Much of Amy Tan’s (“The Good Luck Club”) writing is influenced by her mother. While they were often at odds, Tan says, “You know, my mother was a very funny person. And amidst all that she did that was dramatic and histrionic and sad; she also had a lot of humor… . I remember we used to get in arguments all the time. We were driving in the middle of the night in Spain. We didn’t know where we were. We were afraid that Guardias would come out and do something. So, my mother wanted to keep driving, and she said, ‘Let’s get in an argument so I can stay awake.’ And we both knew it was funny, that when we had arguments it would just go for hours. And that’s an example, I think, of her being able to take a portion out of that and apply it to the present situation and make it a funny truthism at the moment. I think we all need humor.”
Singer Sheryl Crow says she’s only partly responsible for her talent. “First and foremost, I would love to take total credit for that, but my mom is an incredible singer. And had she not been born when and where she was born, I think she would have been one of the greatest opera singers ever. And her voice — she’s 86 now, and she still sings. And her voice is richer than it ever has been. And she still has the high notes and she still has the low notes.”
Against his parents’ wishes, John Travolta left home at 16 to try his luck at acting. But he remembers when he was 5 he used to beg his mother to take him to New York and push him onto the stage. She’d tried that with his sister, Ellen, and nothing came of it. She wasn’t eager to try again. “I wanted her to be Mama Rose and she was tired and didn’t want to be Mama Rose.

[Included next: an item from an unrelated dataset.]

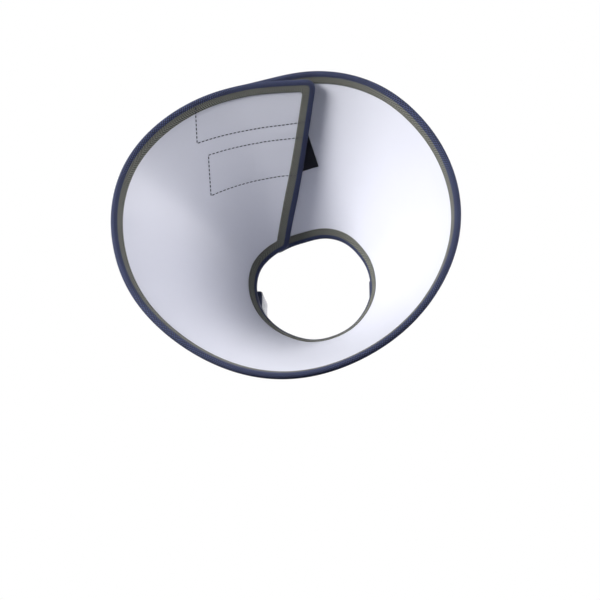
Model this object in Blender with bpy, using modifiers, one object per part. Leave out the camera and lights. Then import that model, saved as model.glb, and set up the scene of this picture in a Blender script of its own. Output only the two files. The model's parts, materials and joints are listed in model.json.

The best she could do was let me go,” he says.
Patricia Arquette, who starred in “Escape at Dannemora,” spent part of her childhood in a hippie commune. She describes her mom as a woman of strong convictions. “I grew up with certain hippie principles: stand up for yourself and be an activist. If the government is doing something wrong, do something about it… . One time a bus driver wouldn’t stop to take the time to let this handicapped man come on, it took too much time on his route. My mom laid down in front of the bus and wouldn’t move until he let this man on the bus. That’s the kind of person I grew up with.”